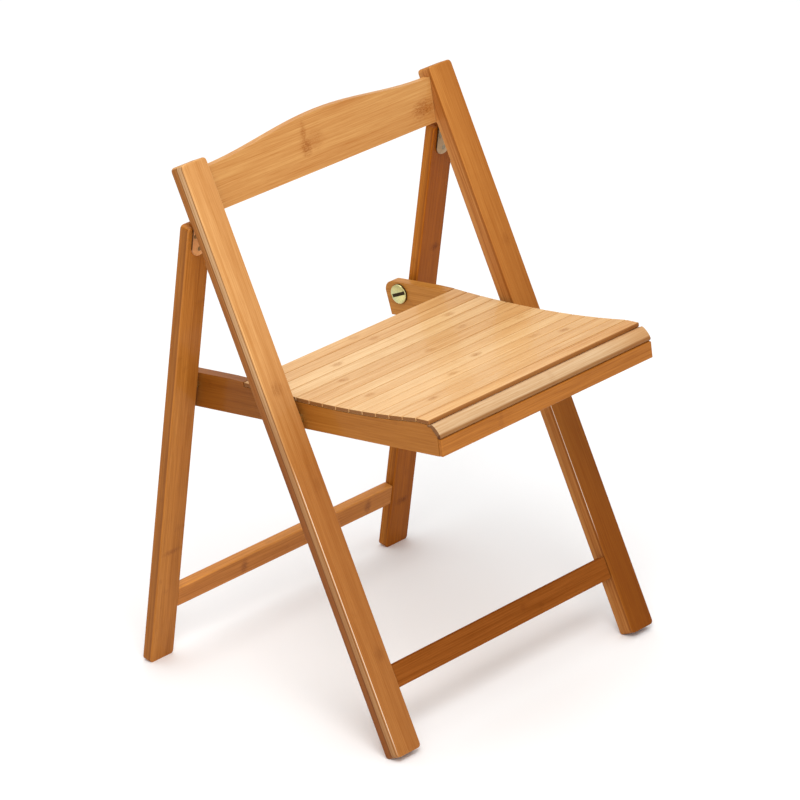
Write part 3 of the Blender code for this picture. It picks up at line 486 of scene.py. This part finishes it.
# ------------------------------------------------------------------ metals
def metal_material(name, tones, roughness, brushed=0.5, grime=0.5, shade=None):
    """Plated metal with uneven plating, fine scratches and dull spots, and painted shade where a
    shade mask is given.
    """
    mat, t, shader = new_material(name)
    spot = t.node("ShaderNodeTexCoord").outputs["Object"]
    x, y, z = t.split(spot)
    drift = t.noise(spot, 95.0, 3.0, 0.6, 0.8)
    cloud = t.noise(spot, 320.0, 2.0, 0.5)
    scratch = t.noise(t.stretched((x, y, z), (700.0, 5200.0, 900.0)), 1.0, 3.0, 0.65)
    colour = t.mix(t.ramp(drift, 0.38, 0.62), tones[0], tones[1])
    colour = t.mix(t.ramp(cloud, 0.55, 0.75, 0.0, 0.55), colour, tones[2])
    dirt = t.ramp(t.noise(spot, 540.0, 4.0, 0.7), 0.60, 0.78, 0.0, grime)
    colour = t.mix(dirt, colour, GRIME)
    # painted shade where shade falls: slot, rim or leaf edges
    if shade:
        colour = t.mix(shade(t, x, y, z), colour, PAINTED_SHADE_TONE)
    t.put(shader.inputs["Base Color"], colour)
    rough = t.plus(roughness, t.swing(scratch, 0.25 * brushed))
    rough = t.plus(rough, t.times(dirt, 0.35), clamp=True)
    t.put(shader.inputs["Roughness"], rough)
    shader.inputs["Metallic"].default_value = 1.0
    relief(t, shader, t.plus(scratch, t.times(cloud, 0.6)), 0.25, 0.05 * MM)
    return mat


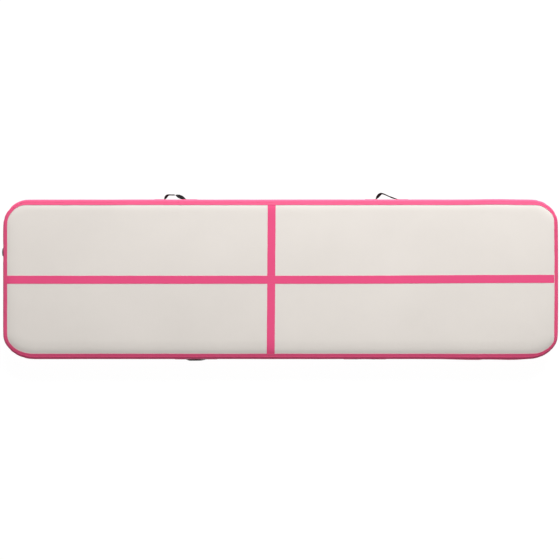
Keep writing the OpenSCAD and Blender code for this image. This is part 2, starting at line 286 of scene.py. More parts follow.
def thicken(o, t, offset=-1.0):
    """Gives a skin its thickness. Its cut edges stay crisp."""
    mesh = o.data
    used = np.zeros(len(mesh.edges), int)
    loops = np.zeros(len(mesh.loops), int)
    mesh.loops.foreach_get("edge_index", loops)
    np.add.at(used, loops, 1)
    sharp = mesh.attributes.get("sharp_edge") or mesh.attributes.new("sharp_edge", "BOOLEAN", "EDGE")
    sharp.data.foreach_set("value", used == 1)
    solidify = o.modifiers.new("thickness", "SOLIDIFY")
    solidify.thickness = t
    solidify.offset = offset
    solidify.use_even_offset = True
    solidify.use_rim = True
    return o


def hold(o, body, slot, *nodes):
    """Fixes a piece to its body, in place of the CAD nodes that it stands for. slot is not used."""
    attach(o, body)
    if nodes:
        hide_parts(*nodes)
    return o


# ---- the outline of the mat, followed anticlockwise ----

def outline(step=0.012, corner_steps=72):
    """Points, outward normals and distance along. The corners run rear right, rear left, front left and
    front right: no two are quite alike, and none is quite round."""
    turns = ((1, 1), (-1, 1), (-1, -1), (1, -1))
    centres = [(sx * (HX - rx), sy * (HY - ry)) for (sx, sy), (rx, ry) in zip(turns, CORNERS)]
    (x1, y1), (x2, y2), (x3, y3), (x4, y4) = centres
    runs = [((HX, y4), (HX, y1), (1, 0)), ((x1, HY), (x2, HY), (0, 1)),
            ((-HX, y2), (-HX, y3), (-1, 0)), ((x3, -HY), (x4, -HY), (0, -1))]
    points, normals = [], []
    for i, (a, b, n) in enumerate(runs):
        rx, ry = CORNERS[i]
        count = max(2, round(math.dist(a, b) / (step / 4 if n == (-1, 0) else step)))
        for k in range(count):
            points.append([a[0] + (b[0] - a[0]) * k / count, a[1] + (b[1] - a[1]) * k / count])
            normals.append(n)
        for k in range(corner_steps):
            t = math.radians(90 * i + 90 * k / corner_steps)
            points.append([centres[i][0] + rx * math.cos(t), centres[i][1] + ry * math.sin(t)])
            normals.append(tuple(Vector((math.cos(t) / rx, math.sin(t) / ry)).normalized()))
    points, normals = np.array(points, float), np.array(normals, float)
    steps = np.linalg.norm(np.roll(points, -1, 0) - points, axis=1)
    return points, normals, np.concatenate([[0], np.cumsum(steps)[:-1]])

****

Return the whole listing exactly.

> Solved problem:
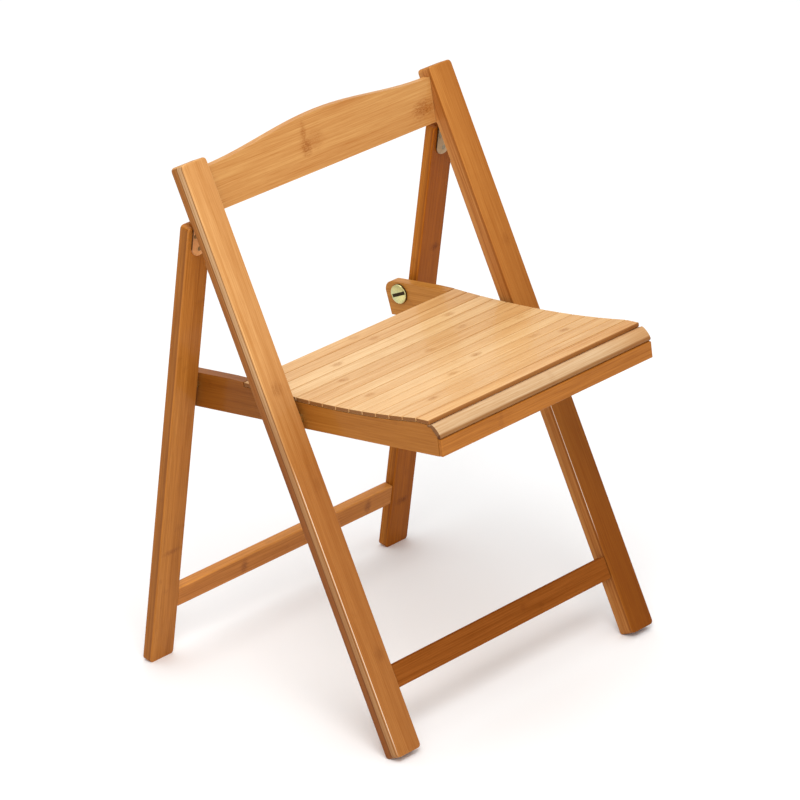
Write part 3 of the Blender code for this picture. It picks up at line 486 of scene.py. This part finishes it.
# ------------------------------------------------------------------ metals
def metal_material(name, tones, roughness, brushed=0.5, grime=0.5, shade=None):
    """Plated metal with uneven plating, fine scratches and dull spots, and painted shade where a
    shade mask is given.
    """
    mat, t, shader = new_material(name)
    spot = t.node("ShaderNodeTexCoord").outputs["Object"]
    x, y, z = t.split(spot)
    drift = t.noise(spot, 95.0, 3.0, 0.6, 0.8)
    cloud = t.noise(spot, 320.0, 2.0, 0.5)
    scratch = t.noise(t.stretched((x, y, z), (700.0, 5200.0, 900.0)), 1.0, 3.0, 0.65)
    colour = t.mix(t.ramp(drift, 0.38, 0.62), tones[0], tones[1])
    colour = t.mix(t.ramp(cloud, 0.55, 0.75, 0.0, 0.55), colour, tones[2])
    dirt = t.ramp(t.noise(spot, 540.0, 4.0, 0.7), 0.60, 0.78, 0.0, grime)
    colour = t.mix(dirt, colour, GRIME)
    # painted shade where shade falls: slot, rim or leaf edges
    if shade:
        colour = t.mix(shade(t, x, y, z), colour, PAINTED_SHADE_TONE)
    t.put(shader.inputs["Base Color"], colour)
    rough = t.plus(roughness, t.swing(scratch, 0.25 * brushed))
    rough = t.plus(rough, t.times(dirt, 0.35), clamp=True)
    t.put(shader.inputs["Roughness"], rough)
    shader.inputs["Metallic"].default_value = 1.0
    relief(t, shader, t.plus(scratch, t.times(cloud, 0.6)), 0.25, 0.05 * MM)
    return mat


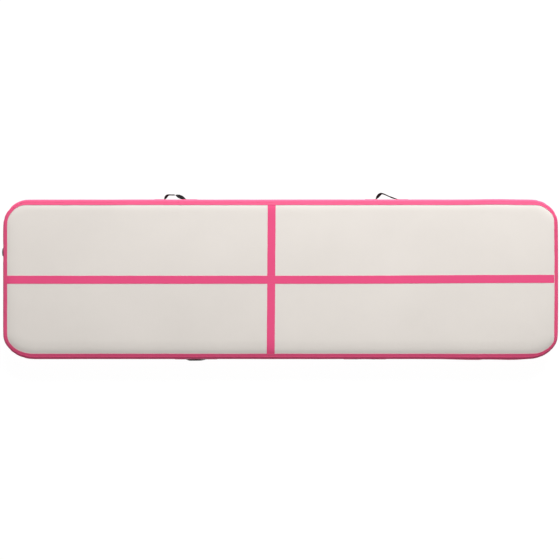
Keep writing the OpenSCAD and Blender code for this image. This is part 2, starting at line 286 of scene.py. More parts follow.
def thicken(o, t, offset=-1.0):
    """Gives a skin its thickness. Its cut edges stay crisp."""
    mesh = o.data
    used = np.zeros(len(mesh.edges), int)
    loops = np.zeros(len(mesh.loops), int)
    mesh.loops.foreach_get("edge_index", loops)
    np.add.at(used, loops, 1)
    sharp = mesh.attributes.get("sharp_edge") or mesh.attributes.new("sharp_edge", "BOOLEAN", "EDGE")
    sharp.data.foreach_set("value", used == 1)
    solidify = o.modifiers.new("thickness", "SOLIDIFY")
    solidify.thickness = t
    solidify.offset = offset
    solidify.use_even_offset = True
    solidify.use_rim = True
    return o


def hold(o, body, slot, *nodes):
    """Fixes a piece to its body, in place of the CAD nodes that it stands for. slot is not used."""
    attach(o, body)
    if nodes:
        hide_parts(*nodes)
    return o


# ---- the outline of the mat, followed anticlockwise ----

def outline(step=0.012, corner_steps=72):
    """Points, outward normals and distance along. The corners run rear right, rear left, front left and
    front right: no two are quite alike, and none is quite round."""
    turns = ((1, 1), (-1, 1), (-1, -1), (1, -1))
    centres = [(sx * (HX - rx), sy * (HY - ry)) for (sx, sy), (rx, ry) in zip(turns, CORNERS)]
    (x1, y1), (x2, y2), (x3, y3), (x4, y4) = centres
    runs = [((HX, y4), (HX, y1), (1, 0)), ((x1, HY), (x2, HY), (0, 1)),
            ((-HX, y2), (-HX, y3), (-1, 0)), ((x3, -HY), (x4, -HY), (0, -1))]
    points, normals = [], []
    for i, (a, b, n) in enumerate(runs):
        rx, ry = CORNERS[i]
        count = max(2, round(math.dist(a, b) / (step / 4 if n == (-1, 0) else step)))
        for k in range(count):
            points.append([a[0] + (b[0] - a[0]) * k / count, a[1] + (b[1] - a[1]) * k / count])
            normals.append(n)
        for k in range(corner_steps):
            t = math.radians(90 * i + 90 * k / corner_steps)
            points.append([centres[i][0] + rx * math.cos(t), centres[i][1] + ry * math.sin(t)])
            normals.append(tuple(Vector((math.cos(t) / rx, math.sin(t) / ry)).normalized()))
    points, normals = np.array(points, float), np.array(normals, float)
    steps = np.linalg.norm(np.roll(points, -1, 0) - points, axis=1)
    return points, normals, np.concatenate([[0], np.cumsum(steps)[:-1]])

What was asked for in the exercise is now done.